> _Challenge_
The material below holds a span beginning at the line with "data.shade_smooth()" and ending at the line with "bpy.context.scene.collection.objects.link(empty)". Quote that span exactly, both ends included, and only that span.

> _Recorded data_
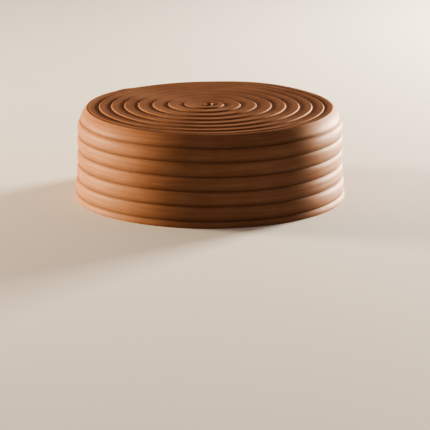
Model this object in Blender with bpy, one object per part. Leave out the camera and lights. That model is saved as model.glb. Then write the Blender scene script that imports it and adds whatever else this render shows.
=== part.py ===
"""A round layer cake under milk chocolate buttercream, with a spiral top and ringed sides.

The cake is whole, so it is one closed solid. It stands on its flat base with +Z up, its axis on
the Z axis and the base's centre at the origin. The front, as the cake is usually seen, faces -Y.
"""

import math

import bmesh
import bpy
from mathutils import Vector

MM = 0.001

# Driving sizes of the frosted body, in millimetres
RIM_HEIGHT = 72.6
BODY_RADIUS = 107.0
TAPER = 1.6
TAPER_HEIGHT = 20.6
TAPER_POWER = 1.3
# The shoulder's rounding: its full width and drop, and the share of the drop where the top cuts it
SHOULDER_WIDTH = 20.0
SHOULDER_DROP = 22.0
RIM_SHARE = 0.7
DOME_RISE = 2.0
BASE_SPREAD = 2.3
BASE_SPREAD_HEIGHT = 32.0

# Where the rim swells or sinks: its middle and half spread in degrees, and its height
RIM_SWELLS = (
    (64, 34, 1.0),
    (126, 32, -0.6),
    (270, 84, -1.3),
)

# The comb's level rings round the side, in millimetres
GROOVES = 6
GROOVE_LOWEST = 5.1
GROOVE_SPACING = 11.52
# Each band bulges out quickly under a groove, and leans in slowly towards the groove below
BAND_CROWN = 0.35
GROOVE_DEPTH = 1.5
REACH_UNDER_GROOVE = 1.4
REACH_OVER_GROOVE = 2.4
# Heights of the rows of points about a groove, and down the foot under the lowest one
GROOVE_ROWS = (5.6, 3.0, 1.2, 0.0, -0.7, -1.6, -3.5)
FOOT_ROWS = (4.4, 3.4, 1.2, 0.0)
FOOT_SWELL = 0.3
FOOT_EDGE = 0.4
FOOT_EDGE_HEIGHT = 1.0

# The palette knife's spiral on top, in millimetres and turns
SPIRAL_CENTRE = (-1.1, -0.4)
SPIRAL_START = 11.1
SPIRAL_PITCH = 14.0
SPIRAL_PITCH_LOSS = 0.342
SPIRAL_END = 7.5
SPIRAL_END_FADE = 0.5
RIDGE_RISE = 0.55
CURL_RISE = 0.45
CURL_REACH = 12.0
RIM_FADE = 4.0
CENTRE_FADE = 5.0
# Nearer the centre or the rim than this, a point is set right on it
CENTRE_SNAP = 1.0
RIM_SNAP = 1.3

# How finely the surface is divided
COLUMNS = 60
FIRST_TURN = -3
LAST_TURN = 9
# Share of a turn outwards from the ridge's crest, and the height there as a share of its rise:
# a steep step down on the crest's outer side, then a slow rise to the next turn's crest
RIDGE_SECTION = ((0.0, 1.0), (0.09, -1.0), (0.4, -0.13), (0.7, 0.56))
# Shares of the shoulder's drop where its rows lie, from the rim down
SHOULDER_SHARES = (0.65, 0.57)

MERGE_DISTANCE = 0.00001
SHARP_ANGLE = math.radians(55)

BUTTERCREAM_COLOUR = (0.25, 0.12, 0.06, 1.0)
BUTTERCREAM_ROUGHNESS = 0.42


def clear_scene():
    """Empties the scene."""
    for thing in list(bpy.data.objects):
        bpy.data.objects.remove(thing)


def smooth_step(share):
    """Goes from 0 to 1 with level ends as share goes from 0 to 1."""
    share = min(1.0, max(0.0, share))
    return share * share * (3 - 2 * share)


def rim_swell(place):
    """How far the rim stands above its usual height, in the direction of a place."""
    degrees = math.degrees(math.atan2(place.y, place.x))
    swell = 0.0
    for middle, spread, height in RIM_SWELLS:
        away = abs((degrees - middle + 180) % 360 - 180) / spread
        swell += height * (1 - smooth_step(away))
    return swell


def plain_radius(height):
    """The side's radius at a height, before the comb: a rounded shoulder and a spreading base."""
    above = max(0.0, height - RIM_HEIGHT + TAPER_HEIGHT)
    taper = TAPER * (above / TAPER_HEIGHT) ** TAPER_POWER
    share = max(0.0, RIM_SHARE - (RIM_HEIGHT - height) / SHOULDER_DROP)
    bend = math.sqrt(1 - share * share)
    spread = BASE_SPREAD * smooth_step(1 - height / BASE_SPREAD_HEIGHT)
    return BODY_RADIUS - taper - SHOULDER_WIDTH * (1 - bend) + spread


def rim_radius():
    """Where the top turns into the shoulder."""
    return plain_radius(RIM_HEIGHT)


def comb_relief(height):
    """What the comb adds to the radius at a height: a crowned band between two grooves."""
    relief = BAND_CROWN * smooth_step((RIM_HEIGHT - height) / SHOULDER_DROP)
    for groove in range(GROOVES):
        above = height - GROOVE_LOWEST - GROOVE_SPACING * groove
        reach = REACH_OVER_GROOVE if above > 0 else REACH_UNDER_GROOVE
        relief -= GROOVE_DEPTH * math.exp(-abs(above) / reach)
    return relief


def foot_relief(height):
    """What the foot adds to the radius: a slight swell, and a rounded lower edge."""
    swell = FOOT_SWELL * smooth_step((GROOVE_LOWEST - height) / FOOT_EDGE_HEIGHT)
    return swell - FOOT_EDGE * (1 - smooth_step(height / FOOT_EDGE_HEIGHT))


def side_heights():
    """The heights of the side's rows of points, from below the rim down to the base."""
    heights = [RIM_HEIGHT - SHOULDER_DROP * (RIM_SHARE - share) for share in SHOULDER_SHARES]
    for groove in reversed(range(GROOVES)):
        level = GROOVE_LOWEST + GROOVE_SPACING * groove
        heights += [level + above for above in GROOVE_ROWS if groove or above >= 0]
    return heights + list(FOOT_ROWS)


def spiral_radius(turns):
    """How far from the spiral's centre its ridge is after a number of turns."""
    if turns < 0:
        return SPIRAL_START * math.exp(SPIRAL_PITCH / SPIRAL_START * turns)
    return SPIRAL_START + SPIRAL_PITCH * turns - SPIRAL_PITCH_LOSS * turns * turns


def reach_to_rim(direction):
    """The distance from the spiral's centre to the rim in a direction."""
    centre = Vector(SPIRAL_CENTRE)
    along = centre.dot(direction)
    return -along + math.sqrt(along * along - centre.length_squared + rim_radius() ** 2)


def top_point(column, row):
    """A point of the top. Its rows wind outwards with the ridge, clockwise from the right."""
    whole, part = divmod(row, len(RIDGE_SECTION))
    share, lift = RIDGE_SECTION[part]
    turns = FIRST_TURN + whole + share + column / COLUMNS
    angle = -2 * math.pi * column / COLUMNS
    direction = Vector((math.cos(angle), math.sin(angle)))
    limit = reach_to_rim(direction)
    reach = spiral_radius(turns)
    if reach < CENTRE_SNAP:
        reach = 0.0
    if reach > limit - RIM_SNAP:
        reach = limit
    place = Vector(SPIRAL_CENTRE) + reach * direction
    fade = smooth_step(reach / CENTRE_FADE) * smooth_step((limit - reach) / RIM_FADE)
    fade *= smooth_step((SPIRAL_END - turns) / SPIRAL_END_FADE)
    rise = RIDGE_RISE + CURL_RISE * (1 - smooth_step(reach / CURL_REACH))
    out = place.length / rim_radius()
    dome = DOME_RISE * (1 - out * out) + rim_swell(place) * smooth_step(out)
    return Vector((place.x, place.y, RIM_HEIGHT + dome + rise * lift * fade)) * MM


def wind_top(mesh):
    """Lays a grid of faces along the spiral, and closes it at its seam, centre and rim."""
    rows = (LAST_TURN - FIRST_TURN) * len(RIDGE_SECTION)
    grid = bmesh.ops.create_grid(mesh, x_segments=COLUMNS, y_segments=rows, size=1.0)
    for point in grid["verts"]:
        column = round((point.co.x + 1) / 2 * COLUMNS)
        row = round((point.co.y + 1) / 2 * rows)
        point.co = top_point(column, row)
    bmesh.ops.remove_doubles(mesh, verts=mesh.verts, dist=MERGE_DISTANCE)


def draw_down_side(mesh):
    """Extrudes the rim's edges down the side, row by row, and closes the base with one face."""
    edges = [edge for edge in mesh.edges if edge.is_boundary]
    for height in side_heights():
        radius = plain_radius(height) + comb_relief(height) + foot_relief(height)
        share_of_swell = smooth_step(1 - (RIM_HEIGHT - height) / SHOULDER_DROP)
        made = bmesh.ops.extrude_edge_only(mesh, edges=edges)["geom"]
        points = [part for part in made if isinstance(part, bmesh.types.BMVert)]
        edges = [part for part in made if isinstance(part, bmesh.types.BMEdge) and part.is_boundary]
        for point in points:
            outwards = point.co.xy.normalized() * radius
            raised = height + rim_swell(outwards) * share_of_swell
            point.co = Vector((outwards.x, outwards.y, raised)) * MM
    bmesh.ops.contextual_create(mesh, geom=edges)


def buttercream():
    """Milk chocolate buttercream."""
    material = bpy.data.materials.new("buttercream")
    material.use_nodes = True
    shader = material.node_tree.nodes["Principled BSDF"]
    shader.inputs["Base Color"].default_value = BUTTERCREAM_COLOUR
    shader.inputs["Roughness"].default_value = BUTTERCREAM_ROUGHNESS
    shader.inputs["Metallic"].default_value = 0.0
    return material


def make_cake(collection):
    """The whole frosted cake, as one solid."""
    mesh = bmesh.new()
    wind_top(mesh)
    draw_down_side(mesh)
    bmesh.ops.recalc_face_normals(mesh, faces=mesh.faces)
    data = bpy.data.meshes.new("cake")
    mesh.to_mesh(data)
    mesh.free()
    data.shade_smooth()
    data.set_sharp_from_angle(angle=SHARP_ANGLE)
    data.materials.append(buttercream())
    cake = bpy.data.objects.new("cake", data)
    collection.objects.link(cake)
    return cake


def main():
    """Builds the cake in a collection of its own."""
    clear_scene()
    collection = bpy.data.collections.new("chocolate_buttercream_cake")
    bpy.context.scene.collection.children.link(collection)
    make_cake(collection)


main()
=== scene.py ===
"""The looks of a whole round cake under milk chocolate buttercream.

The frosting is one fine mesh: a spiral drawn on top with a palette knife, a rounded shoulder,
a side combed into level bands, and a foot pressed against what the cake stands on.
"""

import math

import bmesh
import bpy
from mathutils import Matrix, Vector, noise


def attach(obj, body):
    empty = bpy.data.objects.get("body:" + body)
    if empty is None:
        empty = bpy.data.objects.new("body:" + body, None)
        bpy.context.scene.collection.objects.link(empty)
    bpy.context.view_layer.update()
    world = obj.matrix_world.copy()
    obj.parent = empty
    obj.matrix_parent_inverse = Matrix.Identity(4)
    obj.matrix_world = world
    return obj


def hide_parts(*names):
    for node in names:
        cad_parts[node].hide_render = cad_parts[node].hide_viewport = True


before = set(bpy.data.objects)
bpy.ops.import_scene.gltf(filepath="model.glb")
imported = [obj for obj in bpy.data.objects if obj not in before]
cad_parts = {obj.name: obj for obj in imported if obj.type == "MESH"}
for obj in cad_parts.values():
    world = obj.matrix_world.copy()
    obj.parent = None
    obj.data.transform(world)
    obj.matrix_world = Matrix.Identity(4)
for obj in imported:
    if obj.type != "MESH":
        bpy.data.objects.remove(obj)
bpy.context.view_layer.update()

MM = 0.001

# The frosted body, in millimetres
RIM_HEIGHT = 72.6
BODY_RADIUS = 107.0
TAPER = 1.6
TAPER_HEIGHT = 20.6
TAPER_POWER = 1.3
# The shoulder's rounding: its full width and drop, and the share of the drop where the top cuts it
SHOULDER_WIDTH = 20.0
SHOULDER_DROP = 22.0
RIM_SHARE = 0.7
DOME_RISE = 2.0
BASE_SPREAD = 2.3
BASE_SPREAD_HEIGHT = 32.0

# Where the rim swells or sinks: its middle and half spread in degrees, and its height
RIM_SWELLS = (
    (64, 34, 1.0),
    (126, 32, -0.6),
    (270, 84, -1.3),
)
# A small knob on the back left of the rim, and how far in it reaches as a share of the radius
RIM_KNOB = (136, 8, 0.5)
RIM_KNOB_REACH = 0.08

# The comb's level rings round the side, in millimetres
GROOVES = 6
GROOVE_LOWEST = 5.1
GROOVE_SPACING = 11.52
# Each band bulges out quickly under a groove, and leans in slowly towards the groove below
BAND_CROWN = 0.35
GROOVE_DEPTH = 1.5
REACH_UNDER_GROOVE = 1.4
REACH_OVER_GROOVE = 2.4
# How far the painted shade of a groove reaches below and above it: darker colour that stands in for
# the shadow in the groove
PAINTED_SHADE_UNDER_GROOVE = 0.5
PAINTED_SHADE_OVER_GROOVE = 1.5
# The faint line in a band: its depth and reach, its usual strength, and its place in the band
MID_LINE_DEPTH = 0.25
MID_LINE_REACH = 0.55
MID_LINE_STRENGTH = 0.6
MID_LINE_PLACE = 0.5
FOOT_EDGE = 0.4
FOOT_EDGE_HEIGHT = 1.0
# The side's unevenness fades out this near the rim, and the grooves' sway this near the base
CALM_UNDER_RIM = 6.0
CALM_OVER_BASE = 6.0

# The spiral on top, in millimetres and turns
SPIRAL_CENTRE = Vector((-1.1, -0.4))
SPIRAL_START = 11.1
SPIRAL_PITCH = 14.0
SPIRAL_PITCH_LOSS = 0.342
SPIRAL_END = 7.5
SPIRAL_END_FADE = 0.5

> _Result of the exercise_
    data.shade_smooth()
    data.set_sharp_from_angle(angle=SHARP_ANGLE)
    data.materials.append(buttercream())
    cake = bpy.data.objects.new("cake", data)
    collection.objects.link(cake)
    return cake


def main():
    """Builds the cake in a collection of its own."""
    clear_scene()
    collection = bpy.data.collections.new("chocolate_buttercream_cake")
    bpy.context.scene.collection.children.link(collection)
    make_cake(collection)


main()
=== scene.py ===
"""The looks of a whole round cake under milk chocolate buttercream.

The frosting is one fine mesh: a spiral drawn on top with a palette knife, a rounded shoulder,
a side combed into level bands, and a foot pressed against what the cake stands on.
"""

import math

import bmesh
import bpy
from mathutils import Matrix, Vector, noise


def attach(obj, body):
    empty = bpy.data.objects.get("body:" + body)
    if empty is None:
        empty = bpy.data.objects.new("body:" + body, None)
        bpy.context.scene.collection.objects.link(empty)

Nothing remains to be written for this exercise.